There are six (6) HW problems plus a jupyter notebook to complete and turn in.
1. Read Chapter 1 of our ROB 101 Booklet, Notes for Computational Linear Algebra; you will find a copy on
our Canvas site, in the file folder. Based on your reading of the Chapter, summarize in your own words:
(a) the purpose of the Chapter;
(b) two things you found the most interesting.
There are no “right” or“ wrong” answers, but no answer means no points. The goal is to reflect a bit on what you are learning
and why.
2. Lines in the plane
(a) On a single graph, with horizontal axis x and vertical axis y, sketch the two lines y = 0.5x + 1 and y = −x + 4. Find a
point (x∗ , y ∗ ) where they cross one another (read the values as closely as you can from the graph, say to an accuracy of
±0.5).

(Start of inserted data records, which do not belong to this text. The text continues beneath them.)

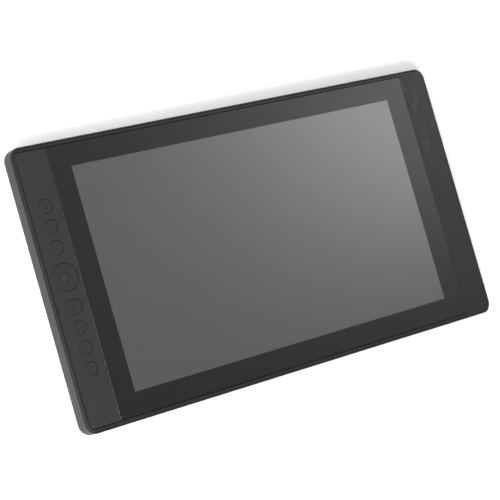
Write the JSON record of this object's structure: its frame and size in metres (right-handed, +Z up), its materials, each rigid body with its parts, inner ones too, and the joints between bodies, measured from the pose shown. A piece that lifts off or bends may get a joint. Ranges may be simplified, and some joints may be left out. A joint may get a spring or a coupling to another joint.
{
  "type": "pen drawing tablet",
  "caption": "Flat pen display with an etched glass screen, a key panel with round keys and a scroll dial at the left, a bare grip strip at the right and fold-out rear legs.",
  "frame": {"origin": "desk level, below the middle of the case and of the picture area", "axes": "+X to the right along the long side (grip strip side), +Y away from the user, +Z up out of the glass"},
  "size_m": [0.45, 0.241, 0.0157],
  "materials": {
    "case_plastic": "fine textured moulding",
    "frame_plastic": "smooth satin moulding",
    "panel_plastic": "matte, very fine grain",
    "key_plastic": "matte, very fine grain",
    "dial_plastic": "matte, very fine grain",
    "etched_glass": "etched anti-glare front, black printed border",
    "adhesive": "black foam tape",
    "display_glass": "dark display panel, switched off",
    "film": "white diffuser films",
    "acrylic": "clear light guide",
    "led": "white LEDs on a strip",
    "sheet_steel": "plain sheet",
    "sheet_aluminium": "plain sheet",
    "circuit_board": "solder mask over glass epoxy",
    "component_black": "moulded component bodies",
    "switch_plastic": "natural plastic",
    "ribbon": "polyimide flex",
    "port_steel": "plated shell",
    "leg_plastic": "glass-filled moulding",
    "soft_rubber": "soft moulded rubber",
    "screw_steel": "blackened",
    "pin_steel": "ground"
  },
  "bodies": {
    "case": {"backlight_tray": "sheet_steel", "board_connectors": "component_black", "board_screws": "screw_steel", "bracket_screws": "screw_steel", "cover_glass": "etched_glass", "cover_screws": "screw_steel", "diffuser_films": "film", "display_cell": "display_glass", "display_flex": "ribbon", "display_ribbon": "ribbon", "driver_board": "circuit_board", "encoder_body": "component_black", "front_frame": "frame_plastic", "glass_adhesive": "adhesive", "key_board": "circuit_board", "key_panel": "panel_plastic", "key_ribbon": "ribbon", "key_switches": "component_black", "led_strip": "led", "leg_pin_left": "pin_steel", "leg_pin_right": "pin_steel", "light_guide": "acrylic", "main_board": "circuit_board", "main_board_chips": "component_black", "panel_brackets": "sheet_steel", "power_switch": "component_black", "rear_cover": "case_plastic", "rubber_feet": "soft_rubber", "sensor_board": "circuit_board", "sensor_ribbon": "ribbon", "sensor_shield": "sheet_aluminium", "shield_can": "sheet_steel", "usb_ports": "port_steel", "video_port": "port_steel"},
    "key_1_set": {"key_1": "key_plastic", "key_plunger_1": "switch_plastic"},
    "key_2_set": {"key_2": "key_plastic", "key_plunger_2": "switch_plastic"},
    "key_3_set": {"key_3": "key_plastic", "key_plunger_3": "switch_plastic"},
    "key_4_set": {"key_4": "key_plastic", "key_plunger_4": "switch_plastic"},
    "key_5_set": {"key_5": "key_plastic", "key_plunger_5": "switch_plastic"},
    "key_6_set": {"key_6": "key_plastic", "key_plunger_6": "switch_plastic"},
    "key_7_set": {"key_7": "key_plastic", "key_plunger_7": "switch_plastic"},
    "dial": {"dial_wheel": "dial_plastic", "encoder_rotor": "switch_plastic"},
    "dial_button_set": {"dial_button": "dial_plastic", "dial_button_plunger": "switch_plastic"},
    "power_button_set": {"power_button": "key_plastic", "power_plunger": "switch_plastic"},
    "left_leg": {"leg_left": "leg_plastic", "leg_pad_left": "soft_rubber"},
    "right_leg": {"leg_right": "leg_plastic", "leg_pad_right": "soft_rubber"}
  },
  "joints": [
    {"name": "key_1_press", "type": "slide", "parent": "case", "child": "key_1_set", "axis": [0, 0, -1], "range_m": [0, 0.0005], "stiffness_N_per_m": 1000, "springref_m": -0.0005},
    {"name": "key_2_press", "type": "slide", "parent": "case", "child": "key_2_set", "axis": [0, 0, -1], "range_m": [0, 0.0005], "stiffness_N_per_m": 1000, "springref_m": -0.0005},
    {"name": "key_3_press", "type": "slide", "parent": "case", "child": "key_3_set", "axis": [0, 0, -1], "range_m": [0, 0.0005], "stiffness_N_per_m": 1000, "springref_m": -0.0005},
    {"name": "key_4_press", "type": "slide", "parent": "case", "child": "key_4_set", "axis": [0, 0, -1], "range_m": [0, 0.0005], "stiffness_N_per_m": 1000, "springref_m": -0.0005},
    {"name": "key_5_press", "type": "slide", "parent": "case", "child": "key_5_set", "axis": [0, 0, -1], "range_m": [0, 0.0005], "stiffness_N_per_m": 1000, "springref_m": -0.0005},
    {"name": "key_6_press", "type": "slide", "parent": "case", "child": "key_6_set", "axis": [0, 0, -1], "range_m": [0, 0.0005], "stiffness_N_per_m": 1000, "springref_m": -0.0005},
    {"name": "key_7_press", "type": "slide", "parent": "case", "child": "key_7_set", "axis": [0, 0, -1], "range_m": [0, 0.0005], "stiffness_N_per_m": 1000, "springref_m": -0.0005},
    {"name": "dial_turn", "type": "hinge", "parent": "case", "child": "dial", "pos_m": [-0.2054, 0.00875, 0.0155], "axis": [0, 0, 1], "continuous": true},
    {"name": "dial_button_press", "type": "slide", "parent": "case", "child": "dial_button_set", "axis": [0, 0, -1], "range_m": [0, 0.0004], "stiffness_N_per_m": 1000, "springref_m": -0.0005},
    {"name": "power_button_press", "type": "slide", "parent": "case", "child": "power_button_set", "axis": [-1, 0, 0], "range_m": [0, 0.0005], "stiffness_N_per_m": 1200, "springref_m": -0.0005},
    {"name": "left_leg_fold", "type": "hinge", "parent": "case", "child": "left_leg", "pos_m": [-0.12, 0.092, 0.0041], "axis": [1, 0, 0], "range_deg": [0, 105]},
    {"name": "right_leg_fold", "type": "hinge", "parent": "case", "child": "right_leg", "pos_m": [0.12, 0.092, 0.0041], "axis": [1, 0, 0], "range_deg": [0, 105]}
  ]
}
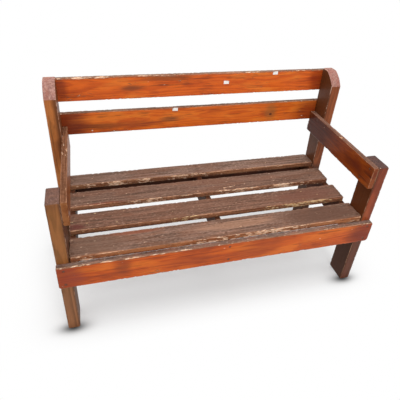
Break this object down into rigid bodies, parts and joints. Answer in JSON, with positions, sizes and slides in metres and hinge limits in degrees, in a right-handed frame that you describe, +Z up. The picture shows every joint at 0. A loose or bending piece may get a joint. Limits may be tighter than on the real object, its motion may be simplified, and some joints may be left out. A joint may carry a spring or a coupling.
{
  "type": "deacons bench",
  "caption": "Nailed pine deacons bench with a slatted seat, level board arms on square front posts and leaning board back rails on bevelled back posts.",
  "frame": {"origin": "on the floor, in the middle of the bench's outer box", "axes": "+X along the bench towards its right-hand end as seen from its front, +Y towards its back, +Z up"},
  "size_m": [1.439, 0.6575, 0.9506],
  "materials": {
    "varnished_pine": "worn gloss varnish",
    "weathered_pine": "dull weathered varnish",
    "shaded_pine": "satin varnish",
    "nail_steel": "dull oxidised",
    "blank_paper": "matte"
  },
  "bodies": {
    "root": {"left_front_post": "varnished_pine", "right_front_post": "varnished_pine", "left_back_post": "varnished_pine", "right_back_post": "varnished_pine", "left_arm": "varnished_pine", "right_arm": "varnished_pine", "left_side_rail": "shaded_pine", "right_side_rail": "shaded_pine", "middle_joist": "shaded_pine", "back_seat_rail": "varnished_pine", "seat_slat_1": "weathered_pine", "seat_slat_2": "weathered_pine", "seat_slat_3": "weathered_pine", "seat_slat_4": "weathered_pine", "front_apron": "varnished_pine", "upper_back_rail": "varnished_pine", "lower_back_rail": "varnished_pine", "seat_nails": "nail_steel", "apron_nails": "nail_steel", "back_seat_rail_nails": "nail_steel", "upper_back_rail_nails": "nail_steel", "lower_back_rail_nails": "nail_steel", "arm_nails": "nail_steel", "side_rail_nails": "nail_steel", "paper_tags": "blank_paper"}
  },
  "joints": []
}
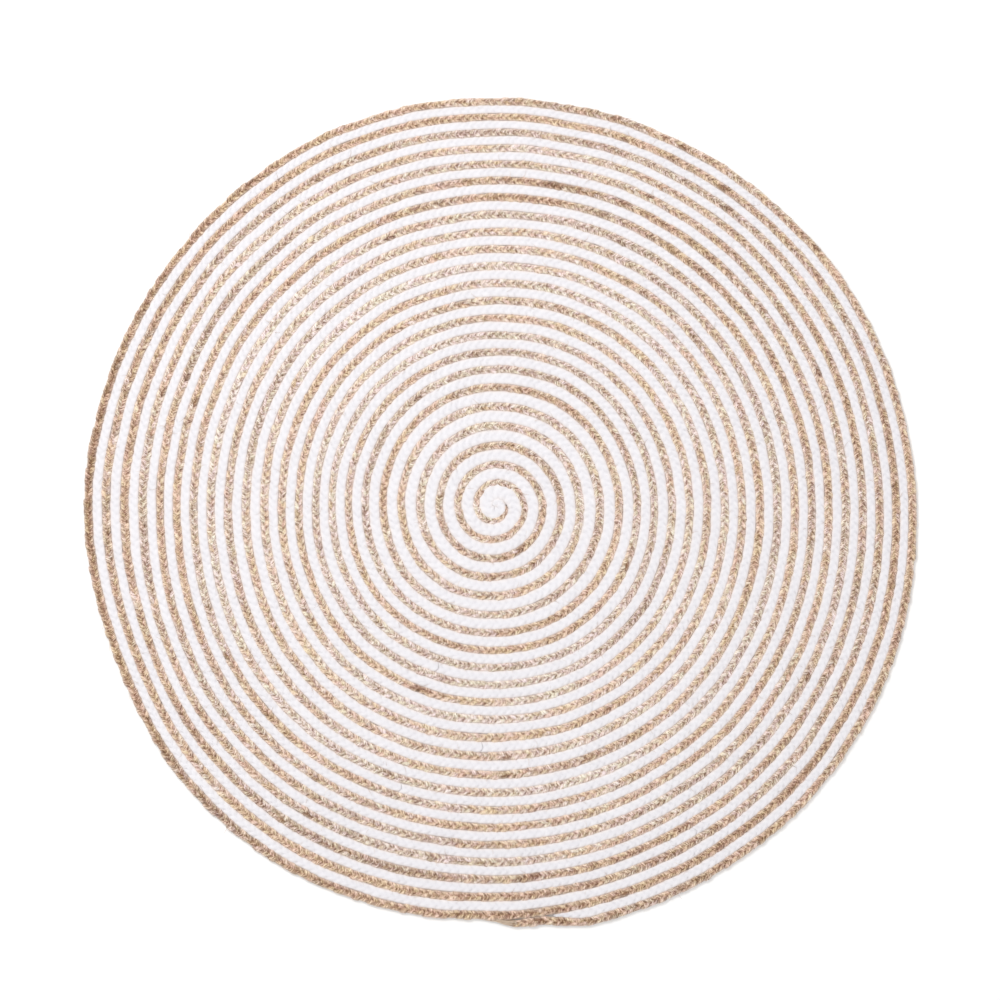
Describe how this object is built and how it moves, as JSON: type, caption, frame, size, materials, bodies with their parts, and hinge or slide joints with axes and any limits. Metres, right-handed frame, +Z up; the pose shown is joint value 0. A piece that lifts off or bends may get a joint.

Is there more than one point on the plane where the two lines cross?
(b) Optional (means you are not required to work this part): Can you relate the point you found to the following system of
linear equations?
x − 2y = −2
x+y =4
(c) Remark: Sketching the graphs by hand is perfectly fine and is what we expect most of you to do. It is also OK to make
the plots using Julia or any other software package. Hand sketched plots will receive the same marks as a computer
generated plot.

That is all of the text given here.